# Task brief
Everything from the first line to the line containing "the head's middle." is to be repeated exactly; nothing past it.

* Begin Data block *

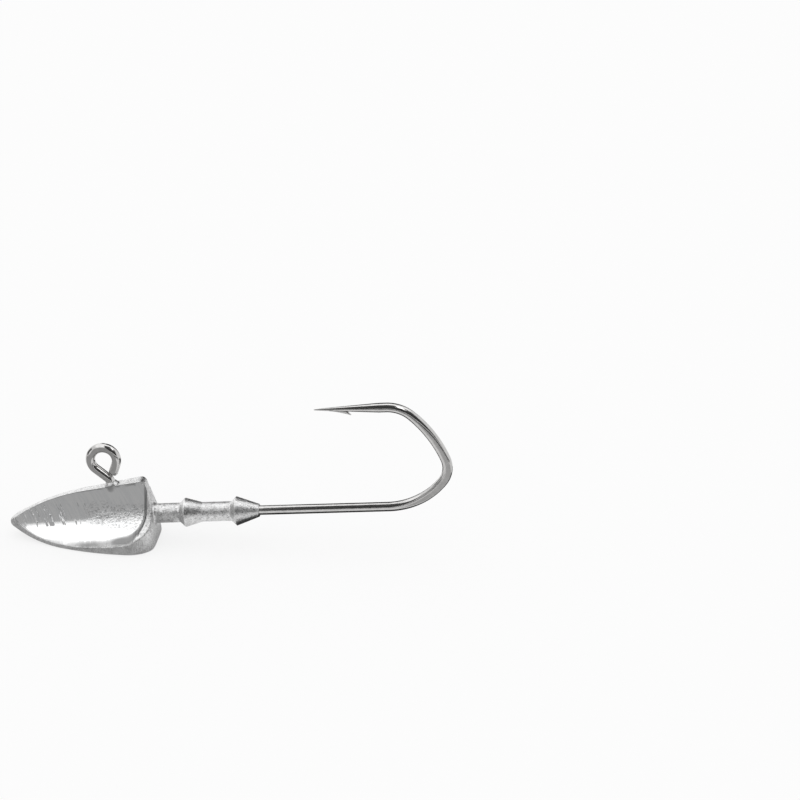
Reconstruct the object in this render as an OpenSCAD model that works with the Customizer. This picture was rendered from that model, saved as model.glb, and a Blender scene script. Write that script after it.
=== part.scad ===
// Jig head: a lead head with a bait keeper, cast in one around a bent wire hook.
// Every module below works along the hook's shank: X runs aft from the nose, Z up
// from the shank's centre line, Y across. standing() then pitches the whole thing so
// that the flat base lies level, with the origin in the base, under the head's middle.

/* [Cast head] */
// Length from the nose to the back of the stern
head_l = 22.8; // [20:0.1:26]
// Width across the sides
head_w = 11.6; // [9.5:0.1:13]
// Height of the ridge above the shank's centre line, at the stern
ridge_h = 6.1; // [5.6:0.1:6.8]
// Depth of the base below the shank's centre line, at the stern
base_depth = 4.5; // [4:0.1:5.4]
// Angle at which the ridge climbs towards the stern
ridge_rise = 8.8; // [7:0.1:11]
// Angle at which the shank climbs away from the level base
shank_rise = 4.5; // [3.5:0.1:6]
// Radius of the arc from the nose up to the ridge
brow_r = 32; // [26:0.5:38]
// Radius of the arc from the nose down to the base
chin_r = 24; // [20:0.5:30]
// Radius of the arc from the nose out to each side, seen from above
cheek_r = 34; // [28:0.5:40]
// Radius of the rounded nose
nose_r = 0.7; // [0.5:0.05:1]
// Depth of the nose below the shank's centre line
nose_drop = 0.6; // [0:0.05:0.8]

/* [Stern] */
// Radius of the stern's bulge, seen from the side
stern_side_r = 45; // [35:1:60]
// Depth of the bulge's aftmost point below the shank's centre line
stern_drop = 3; // [1.5:0.1:4]
// Angle at which the stern leans forward under the crest
stern_rake = 12; // [11:1:20]
// Height above the shank's centre line at which the stern starts to lean
rake_h = 3.2; // [2:0.1:3.8]
// Radius of the stern's bulge, seen from above
stern_plan_r = 17; // [13:0.5:24]
// Radius of the stern's upright corners
stern_corner_r = 3.8; // [3:0.1:4.4]
// Radius between the stern and the base
heel_r = 0.4; // [0.3:0.1:1.2]
// Radius between the stern and the ridge
crest_r = 0.8; // [0.4:0.1:1.2]

/* [Hollow sides] */
// Radius of the hollow in each side
hollow_r = 7.3; // [6.6:0.1:8.4]
// Least distance between the two hollows at the nose
hollow_nose_gap = 0.7; // [0.5:0.1:1.2]
// Least distance between the two hollows at the stern
hollow_stern_gap = 2; // [1.6:0.1:2.6]
// Height of the hollow's axis above the shank's centre line, at the nose
hollow_nose_h = 3.3; // [2.6:0.1:3.8]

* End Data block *

# Answer
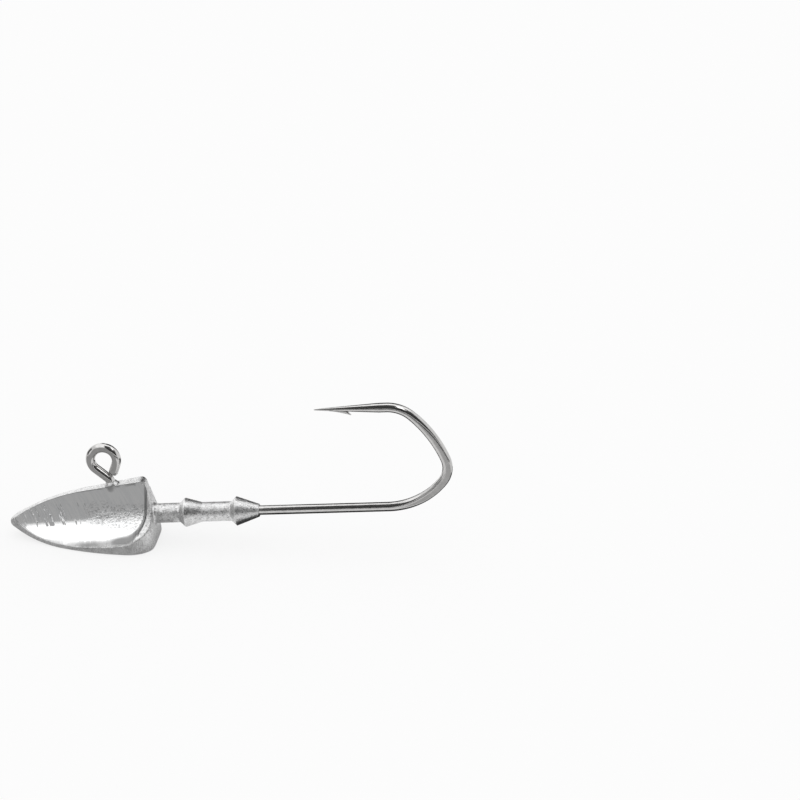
Reconstruct the object in this render as an OpenSCAD model that works with the Customizer. This picture was rendered from that model, saved as model.glb, and a Blender scene script. Write that script after it.
=== part.scad ===
// Jig head: a lead head with a bait keeper, cast in one around a bent wire hook.
// Every module below works along the hook's shank: X runs aft from the nose, Z up
// from the shank's centre line, Y across. standing() then pitches the whole thing so
// that the flat base lies level, with the origin in the base, under the head's middle.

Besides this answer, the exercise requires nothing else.